[What this task involves]:
Filter for the word "that" and keep each matching line.

[Given material]:
....
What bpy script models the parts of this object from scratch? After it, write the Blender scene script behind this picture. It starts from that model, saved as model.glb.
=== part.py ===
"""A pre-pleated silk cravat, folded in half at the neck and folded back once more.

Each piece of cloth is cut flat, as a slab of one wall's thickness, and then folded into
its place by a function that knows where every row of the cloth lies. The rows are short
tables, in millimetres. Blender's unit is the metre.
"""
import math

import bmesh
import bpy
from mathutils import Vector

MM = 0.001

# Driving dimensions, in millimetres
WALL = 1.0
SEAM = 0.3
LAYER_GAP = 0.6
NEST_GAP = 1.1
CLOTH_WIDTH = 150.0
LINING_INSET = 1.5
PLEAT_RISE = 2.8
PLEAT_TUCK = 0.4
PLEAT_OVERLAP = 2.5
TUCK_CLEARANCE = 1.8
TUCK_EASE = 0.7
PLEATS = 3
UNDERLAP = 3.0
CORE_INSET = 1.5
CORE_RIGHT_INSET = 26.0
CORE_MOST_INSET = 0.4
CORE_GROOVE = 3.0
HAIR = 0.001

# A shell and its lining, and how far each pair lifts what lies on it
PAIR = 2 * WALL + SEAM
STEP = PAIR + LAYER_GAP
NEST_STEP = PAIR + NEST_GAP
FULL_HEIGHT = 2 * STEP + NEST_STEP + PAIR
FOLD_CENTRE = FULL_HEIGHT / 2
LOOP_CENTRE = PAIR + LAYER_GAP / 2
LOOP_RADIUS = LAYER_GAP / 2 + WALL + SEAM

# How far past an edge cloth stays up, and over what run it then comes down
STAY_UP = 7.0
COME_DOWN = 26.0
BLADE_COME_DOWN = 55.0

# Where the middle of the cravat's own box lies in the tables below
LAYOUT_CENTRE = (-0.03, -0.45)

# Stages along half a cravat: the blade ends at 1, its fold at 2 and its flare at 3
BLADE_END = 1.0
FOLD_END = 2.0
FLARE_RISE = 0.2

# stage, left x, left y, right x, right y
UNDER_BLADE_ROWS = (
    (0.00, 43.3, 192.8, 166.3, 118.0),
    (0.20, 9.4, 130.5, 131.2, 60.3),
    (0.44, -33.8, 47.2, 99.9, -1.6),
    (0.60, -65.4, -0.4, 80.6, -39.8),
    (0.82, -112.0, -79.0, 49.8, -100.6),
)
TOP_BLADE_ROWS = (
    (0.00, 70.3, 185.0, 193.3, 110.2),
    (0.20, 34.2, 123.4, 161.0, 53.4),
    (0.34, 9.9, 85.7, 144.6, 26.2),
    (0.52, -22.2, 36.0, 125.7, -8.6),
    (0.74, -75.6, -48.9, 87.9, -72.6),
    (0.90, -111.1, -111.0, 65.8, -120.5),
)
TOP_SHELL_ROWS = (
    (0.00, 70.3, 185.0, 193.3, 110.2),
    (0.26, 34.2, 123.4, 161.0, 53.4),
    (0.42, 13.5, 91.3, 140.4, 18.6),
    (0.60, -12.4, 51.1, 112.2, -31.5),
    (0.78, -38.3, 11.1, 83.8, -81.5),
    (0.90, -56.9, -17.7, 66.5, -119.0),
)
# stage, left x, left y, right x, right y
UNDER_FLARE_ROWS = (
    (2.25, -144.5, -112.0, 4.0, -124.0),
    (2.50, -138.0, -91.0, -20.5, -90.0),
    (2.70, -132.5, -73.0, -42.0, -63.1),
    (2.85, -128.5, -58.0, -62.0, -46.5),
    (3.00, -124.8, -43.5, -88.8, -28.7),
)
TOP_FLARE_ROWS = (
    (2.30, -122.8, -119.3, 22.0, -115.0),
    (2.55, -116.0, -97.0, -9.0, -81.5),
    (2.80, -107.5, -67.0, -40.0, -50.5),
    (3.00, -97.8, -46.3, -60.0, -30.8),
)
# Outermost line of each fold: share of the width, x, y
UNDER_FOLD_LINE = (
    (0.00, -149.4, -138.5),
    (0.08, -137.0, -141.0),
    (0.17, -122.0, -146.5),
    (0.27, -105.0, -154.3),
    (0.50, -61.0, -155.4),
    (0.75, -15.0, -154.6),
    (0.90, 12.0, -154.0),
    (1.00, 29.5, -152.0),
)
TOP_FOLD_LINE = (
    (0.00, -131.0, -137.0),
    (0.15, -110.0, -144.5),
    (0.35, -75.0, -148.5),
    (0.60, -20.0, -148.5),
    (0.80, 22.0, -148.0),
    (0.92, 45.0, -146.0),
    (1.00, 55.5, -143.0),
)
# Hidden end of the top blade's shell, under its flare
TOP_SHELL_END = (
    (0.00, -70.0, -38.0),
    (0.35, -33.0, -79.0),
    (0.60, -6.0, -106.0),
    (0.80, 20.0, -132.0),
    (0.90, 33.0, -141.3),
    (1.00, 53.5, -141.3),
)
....
[The result]:
What bpy script models the parts of this object from scratch? After it, write the Blender scene script behind this picture. It starts from that model, saved as model.glb.
its place by a function that knows where every row of the cloth lies. The rows are short